For storage, the firm now runs virtualised storage and three tiers of disks as follows:

Tier 1 disk (146GB, 15k RPM drives), Tier 2 disk (300GB, 15k RPM drives), Tier 3 (2TB, 7,200 RPM drives).

The software

Jo-Ann Fabric and Craft Stores went for Windows 2008 R2 Entreprise, SQL Server 2008 R2, VMware ESXi 4.0, Fault Tolerance VMs for CI servers, Dell vRanger and a multi-tier SAP landscape.

The limitations and challenges

Drugan said that VMware Fault Tolerance (FT) had a few limitations, the main being that the software does not perform snapshots: “A snapshot is like your parachute,” he said. 

There was also a sizing issue as the team could only use four FT machines per host. One more drawback with the software used was that it did not include Storage vMotion.

According to Nester, the main challenge throughout the project was time, as the company had set itself a deadline of six months: “We set this time period for a reason, because in the States the holiday season starts from around Halloween and as a retailer we needed the migration done and out of the way.”

Nester said they also had to contend with code changes to support a Windows environment (Powershell) which was stressful: “I spoke to the SAP engineers and left with a notebook of notes and a box of tissues.”

The team needed to reduce the outage window for the migration to 48 hours over one weekend. To reduce this window the team spoke to several SAP consultants about tools for this process, but ended up picking a route which worked best for the company instead of following what the consultants had suggested.

What does it look like now?

Nester said that despite several benefits of migrating, the company’s patching cycles are now much longer and more security is needed than with the previous mainframe: “Everything went well, but you have to know what you are dealing with.”

The migration had zero impact on the business with only a 55-hour outage, said Nester: “We were asked why did you cancel the migration? Because there was no disruption.”

Nester said the migration has achieved annual cost savings of 80%, has removed its mainframe and P6SAS, has removed its Tier 1 disk cabinet and the firm is no longer locked into one vendor.

“We now use HP, Dell, IBM servers and the hardware is capable of 45,000 SAPS of virtual computing capacity ,” he said.

What’s next for Jo-Ann Fabric and Craft Stores infrastructure?

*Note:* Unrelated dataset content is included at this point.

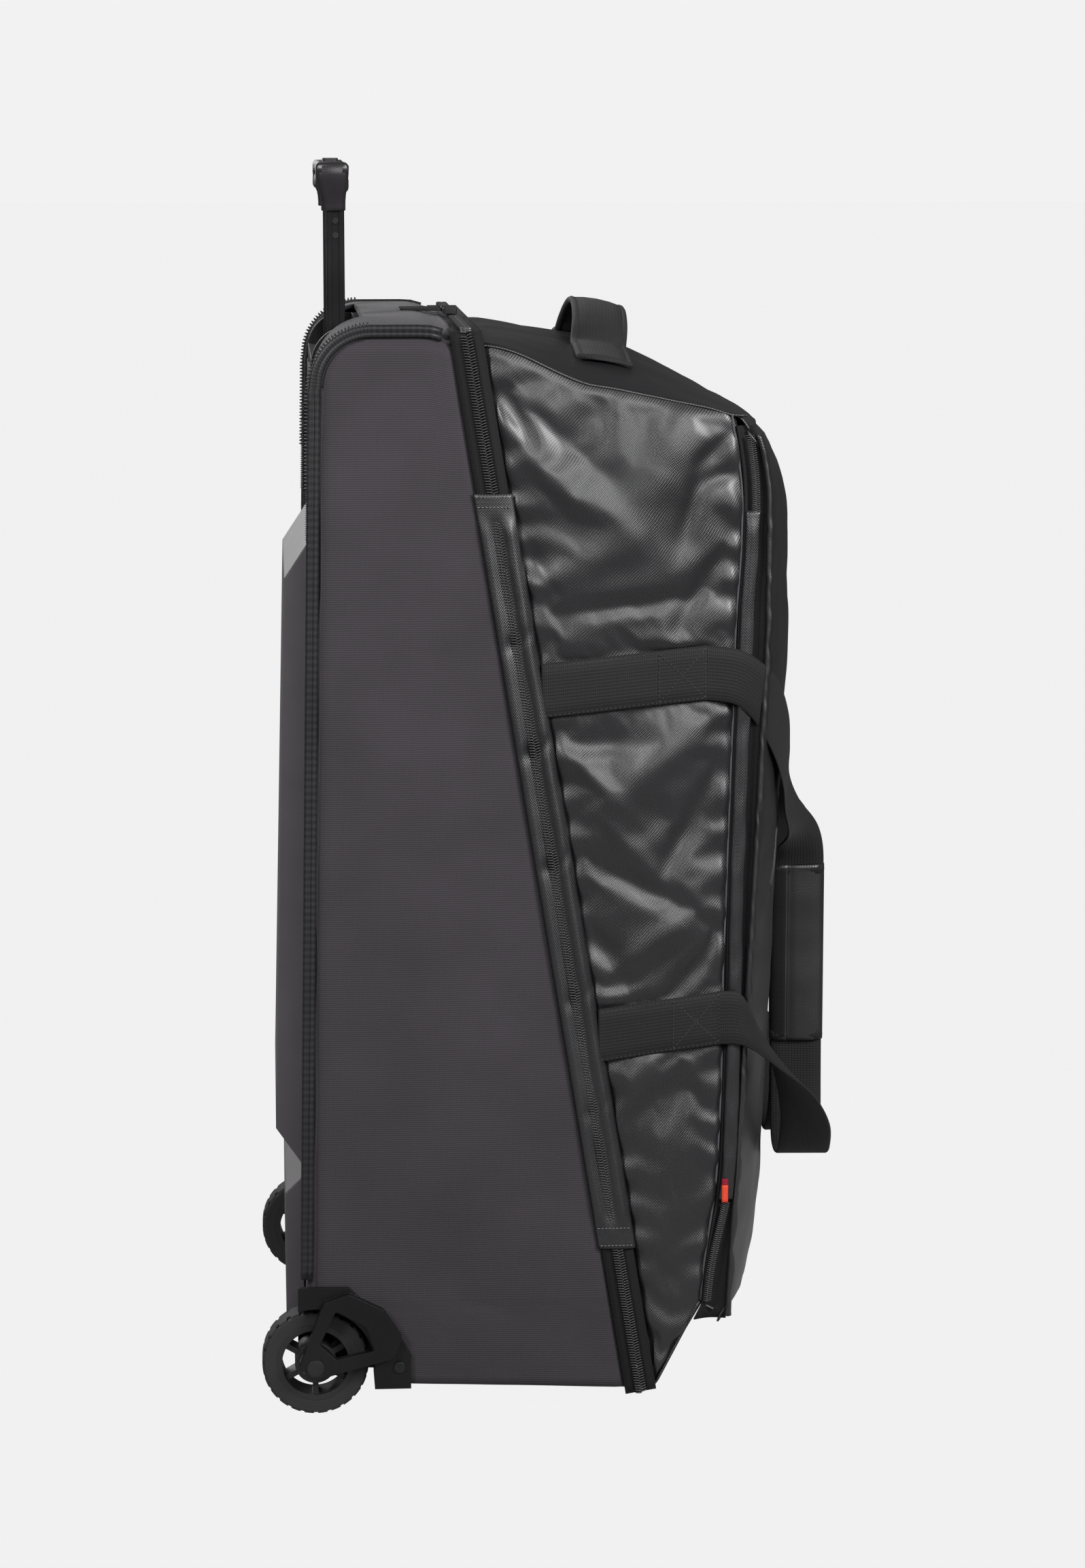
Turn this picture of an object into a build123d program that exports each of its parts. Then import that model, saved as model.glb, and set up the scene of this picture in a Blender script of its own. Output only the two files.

Nester said that next on the company’s agenda is to virtualise its database servers and implement a Monster VM with 528GB memory and 32 cores.

The company also plans to merge its SAP and non-SAP environment, to make it more simple and to further increase consumption and resource. The team will also look into a disaster recovery project, as currently this is done across country which is time consuming and costly. Nester said they will also start looking into an SAP upgrade.

Nester concluded: “VMware is a viable alternative to pricey and inflexible 'Big Iron'. Use fault tolerance to provide high availability for SAP CI servers.”